Here's how the script extracts all alive hosts and their IP addresses:
# From the gnmap-parser source
grep "Status: Up" *.gnmap |
awk '{print $2}' |
sort -V -u > Alive-Hosts-IP-Only.txt
grep "Status: Up" *.gnmap |
awk '{print $2,$3}' |
sed 's/[()]//g' |
sort -V -u > Alive-Hosts-IP-Hostname.txt
This pipeline filters for lines containing "Status: Up", extracts the second field (IP address) with awk, sorts by version number (handling IP addresses correctly with -V), removes duplicates with -u, and redirects to a file. The hostname variant adds field 3 and uses sed to strip the parentheses that Nmap wraps around hostnames. No XML parsing, no dependencies, just text streams.

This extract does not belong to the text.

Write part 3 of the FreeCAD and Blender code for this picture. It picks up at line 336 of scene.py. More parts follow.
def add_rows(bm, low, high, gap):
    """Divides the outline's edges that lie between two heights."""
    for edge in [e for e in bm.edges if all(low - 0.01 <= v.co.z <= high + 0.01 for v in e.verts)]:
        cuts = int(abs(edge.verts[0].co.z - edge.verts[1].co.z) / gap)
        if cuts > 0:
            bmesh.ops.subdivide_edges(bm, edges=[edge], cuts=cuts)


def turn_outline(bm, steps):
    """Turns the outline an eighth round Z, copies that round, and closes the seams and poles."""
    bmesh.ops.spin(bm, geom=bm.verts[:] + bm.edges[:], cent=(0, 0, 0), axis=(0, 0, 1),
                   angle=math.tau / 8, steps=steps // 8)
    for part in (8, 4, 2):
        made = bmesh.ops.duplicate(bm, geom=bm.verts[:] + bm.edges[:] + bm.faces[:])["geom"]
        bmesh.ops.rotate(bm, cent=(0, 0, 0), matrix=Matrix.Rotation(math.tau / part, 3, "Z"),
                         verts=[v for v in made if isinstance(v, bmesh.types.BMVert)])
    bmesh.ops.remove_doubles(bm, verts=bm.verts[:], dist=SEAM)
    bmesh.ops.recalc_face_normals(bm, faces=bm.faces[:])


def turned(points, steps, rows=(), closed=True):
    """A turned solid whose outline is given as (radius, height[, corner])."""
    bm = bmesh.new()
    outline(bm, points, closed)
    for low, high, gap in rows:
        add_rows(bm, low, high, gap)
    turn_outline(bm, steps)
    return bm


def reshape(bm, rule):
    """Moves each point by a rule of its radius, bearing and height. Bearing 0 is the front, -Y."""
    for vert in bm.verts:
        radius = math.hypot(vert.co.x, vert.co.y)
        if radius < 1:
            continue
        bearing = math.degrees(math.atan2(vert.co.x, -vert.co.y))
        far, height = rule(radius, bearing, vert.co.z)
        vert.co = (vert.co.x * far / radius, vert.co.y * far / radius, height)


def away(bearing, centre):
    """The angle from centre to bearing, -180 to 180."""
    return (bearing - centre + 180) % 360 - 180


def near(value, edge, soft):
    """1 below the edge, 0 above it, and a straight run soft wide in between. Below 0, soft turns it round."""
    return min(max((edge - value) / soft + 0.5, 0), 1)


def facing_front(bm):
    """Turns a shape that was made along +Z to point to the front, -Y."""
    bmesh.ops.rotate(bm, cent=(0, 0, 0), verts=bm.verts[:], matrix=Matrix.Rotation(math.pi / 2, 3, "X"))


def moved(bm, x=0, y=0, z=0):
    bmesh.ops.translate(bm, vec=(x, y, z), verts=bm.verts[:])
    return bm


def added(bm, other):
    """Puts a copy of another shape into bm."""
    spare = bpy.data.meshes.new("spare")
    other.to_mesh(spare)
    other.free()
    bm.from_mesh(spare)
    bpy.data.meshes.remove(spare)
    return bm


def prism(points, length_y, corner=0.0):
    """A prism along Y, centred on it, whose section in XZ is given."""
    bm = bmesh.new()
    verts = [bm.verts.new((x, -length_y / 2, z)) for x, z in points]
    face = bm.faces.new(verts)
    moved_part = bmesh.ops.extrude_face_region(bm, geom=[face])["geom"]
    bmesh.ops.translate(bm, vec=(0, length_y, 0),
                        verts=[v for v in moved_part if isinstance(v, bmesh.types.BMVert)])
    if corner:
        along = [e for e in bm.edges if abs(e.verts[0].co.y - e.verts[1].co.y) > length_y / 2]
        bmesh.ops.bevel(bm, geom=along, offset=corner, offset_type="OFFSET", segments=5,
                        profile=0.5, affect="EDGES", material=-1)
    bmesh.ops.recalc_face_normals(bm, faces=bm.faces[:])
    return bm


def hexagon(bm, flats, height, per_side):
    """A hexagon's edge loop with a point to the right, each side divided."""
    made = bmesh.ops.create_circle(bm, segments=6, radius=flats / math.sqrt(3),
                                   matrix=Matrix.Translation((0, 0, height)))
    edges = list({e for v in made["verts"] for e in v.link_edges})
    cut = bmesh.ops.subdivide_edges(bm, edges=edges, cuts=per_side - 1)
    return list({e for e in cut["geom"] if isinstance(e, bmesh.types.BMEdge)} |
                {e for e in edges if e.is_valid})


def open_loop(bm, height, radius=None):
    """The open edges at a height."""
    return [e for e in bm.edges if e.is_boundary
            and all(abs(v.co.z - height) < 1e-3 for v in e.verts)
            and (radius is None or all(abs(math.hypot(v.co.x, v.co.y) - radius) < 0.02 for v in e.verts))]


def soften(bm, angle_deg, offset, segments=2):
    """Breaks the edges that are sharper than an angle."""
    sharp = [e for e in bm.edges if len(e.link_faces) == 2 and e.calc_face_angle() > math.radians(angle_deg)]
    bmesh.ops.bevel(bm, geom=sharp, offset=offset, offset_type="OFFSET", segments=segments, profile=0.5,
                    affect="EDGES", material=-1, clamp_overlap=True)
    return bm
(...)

The port extraction is where things get interesting. To generate a unique list of all discovered ports across all scans, the script parses the comma-separated port records:
grep "Ports:" *.gnmap |
cut -d" " -f4- |
tr ',' '\n' |
sed -e 's/^[ \t]*//' |
awk -F"/" '{print $1}' |
grep "^[0-9]" |
sort -n -u > Unique-Ports.txt
This pipeline cuts everything after "Ports:" (field 4 onward), translates commas into newlines (one port per line), trims whitespace, uses awk with / as the field separator to extract just the port number, filters for lines starting with digits (avoiding protocol headers), and sorts numerically. The result is a clean list of every unique port discovered across potentially hundreds of scan files.

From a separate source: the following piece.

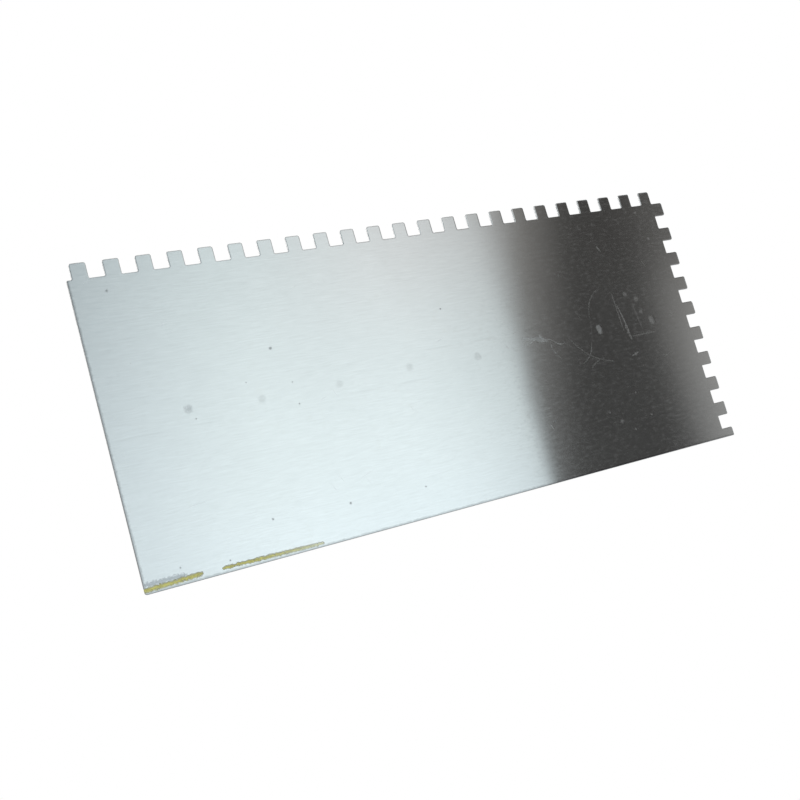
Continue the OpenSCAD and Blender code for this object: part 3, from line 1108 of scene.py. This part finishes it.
@dataclass
class Rail:
    """The folded channel, with sloping ends and the spot welder's marks in its floor."""

    thickness: float = 1.5
    bend_radius: float = 2.0
    shear_radius: float = 0.25
    nose_length: float = 9.0
    nose_height: float = 3.0
    weld_radius: float = 2.0
    weld_dent: float = 0.2
    spacing: float = 0.55
    welds: Places = ()

    def section(self) -> np.ndarray:
        """The channel's outline in Y and Z, anticlockwise, with evenly spaced points."""
        low, high = node_box("rail")
        w, b, t = high[1], low[2], high[2]
        inner, floor = w - self.thickness, b + self.thickness
        corners = np.array([
            [-w, b], [w, b], [w, t], [inner, t], [inner, floor], [-inner, floor], [-inner, t], [-w, t],
        ])
        bend, shear = self.bend_radius, self.shear_radius
        hollow = bend - self.thickness
        radii = np.array([bend, bend, shear, shear, hollow, hollow, shear, shear])
        return resampled(rounded(corners, radii, steps=6), self.spacing)

    def shell(self) -> Shell:
        """The section carried along X.

        Towards the ends every height above the floor is scaled so that the walls' tops follow the
        slope. Each weld presses the floor down by its dent times a smooth step of the distance.
        """
        low, high = node_box("rail")
        section = self.section()
        floor = low[2] + self.thickness
        at_welds = [x + np.linspace(-3, 3, 25) for x, _ in self.welds]
        nose = np.linspace(high[0] - self.nose_length, high[0], 8)
        even = np.linspace(low[0], high[0], 120)
        x = np.unique(np.round(np.concatenate([even, *at_welds, nose, -nose]), 3))
        y = np.repeat(section[None, :, 0], len(x), 0)
        z = np.repeat(section[None, :, 1], len(x), 0)
        top = np.clip((high[0] - np.abs(x)) / self.nose_length, 0, 1)
        top = low[2] + self.nose_height + top * (high[2] - low[2] - self.nose_height)
        scale = ((top - floor) / (high[2] - floor))[:, None]
        z = np.where(z > floor, floor + (z - floor) * scale, z)
        on_floor = (np.abs(z - floor) < 0.05) & (np.abs(y) < high[1] - self.bend_radius)
        for wx, wy in self.welds:
            off = np.hypot(x[:, None] - wx, y - wy) / self.weld_radius
            press = np.clip((1.25 - off) / 0.5, 0, 1)
            lip = np.exp(-(((off - 1.35) / 0.18) ** 2)) * 0.25
            z = z - on_floor * self.weld_dent * (press * press * (3 - 2 * press) - lip)
        wear = np.clip((z - (top[:, None] - 0.6)) / 0.6, 0, 1)
        rings = np.stack([spread(x, len(section)), y, z], axis=-1)
        return loft(rings, wear)

    def build(self) -> None:
        """Makes the piece and dresses it."""
        zinc = PlatedSteel(
            "rail_zinc", (0.56, 0.57, 0.58), 0.34, (22.0, 0.35, 0.35), mottling=0.16,
            heat_spots=self.welds, heat_radius=self.weld_radius,
        )
        piece = put_mesh("channel_rail", self.shell(), sharp=40.0)
        stand_in(piece, "rail", zinc.material())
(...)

The most sophisticated output is the CSV matrix showing which hosts have which ports open. The script generates both IP-only and IP-with-hostname versions:
for IP in $(cat Alive-Hosts-IP-Only.txt); do
echo -n "$IP,"
for PORT in $(cat Unique-Ports.txt); do
grep "$IP.*Ports:" *.gnmap | grep -q " $PORT/open/"
if [ $? -eq 0 ]; then
echo -n "$PORT,"
else
echo -n ","
fi
done
echo ""
done > IP-Only-Matrix.csv
This nested loop structure—iterating through each alive host, then checking each unique port—is computationally inefficient (O(n*m) where n is hosts and m is ports), but it works reliably and the code is transparent. For each host-port combination, it greps the scan files for that IP's port data, then greps again specifically for that port in an open state. The exit status determines whether to output the port number or just a comma (empty cell).
The gathering mode demonstrates another practical insight—security assessments often produce scan files scattered across directory hierarchies (organized by date, subnet, scan type, etc.). Rather than requiring users to manually consolidate files, the script provides a one-command solution:
find $TARGET -name "*.gnmap" -exec cp {} . \;
This finds all .gnmap files in the target directory tree and copies them to the current working directory, creating a flat structure for batch processing. While this duplicates data, it solves a real workflow problem: centralizing distributed scan results without manual file management.
The entire parsing architecture relies on Nmap's greppable format being consistent and well-structured. This is a bet on stability—the .gnmap format has remained largely unchanged for over a decade because breaking it would destroy countless scripts in the wild. By building on this stable foundation with standard Unix tools, gnmap-parser achieves both portability and longevity.
Gotcha
The file-copying requirement is the biggest practical limitation. If you have 50GB of historical scan data, gathering mode will duplicate all of it into your working directory. The script doesn't parse in-place because its design assumes you want to analyze a consolidated set of scans, but this architectural choice becomes painful with large datasets or limited disk space. There's no streaming mode, no option to process files from their original locations, and no cleanup functionality to remove the copies after parsing.
The .gnmap extension requirement is inflexible. If you've archived scans with naming conventions like scan-2024-01-15.nmap.greppable or compressed them as .gnmap.gz, you'll need to rename or uncompress everything before the script will recognize them. This is a consequence of using simple glob patterns (*.gnmap) rather than more sophisticated file detection. Additionally, the script provides no customization options—you can't request just the unique ports list without also generating the IP lists and CSV matrices. Every run produces all output formats, which means unnecessary processing time if you only need one specific view of the data. The matrix generation, in particular, can take significant time on large datasets due to its nested loop structure that greps through files repeatedly. For a scan set with 1,000 hosts and 100 unique ports, that's 100,000 grep operations.
Verdict
Use if: You're working in restricted environments where installing Python or other interpreters isn't an option (air-gapped networks, locked-down compliance systems, embedded devices), you need to quickly analyze Nmap scans without setting up parsing infrastructure, you're consolidating scan results from multiple sources and want standard output formats (IP lists, port lists, matrices) for spreadsheet import or further processing, or you value transparency and want to understand exactly how your scan data is being parsed without reading XML parsing library documentation. Skip if: You're processing large scan archives where duplicating files is impractical, you need custom output formats or selective data extraction rather than all-or-nothing parsing, you want to parse scans in-place without file reorganization, you're building automation that needs programmatic access to parsed data structures rather than text files, or you're already invested in XML-based Nmap workflows and need the additional detail that XML captures but greppable format omits (like script output, timing data, or service fingerprints).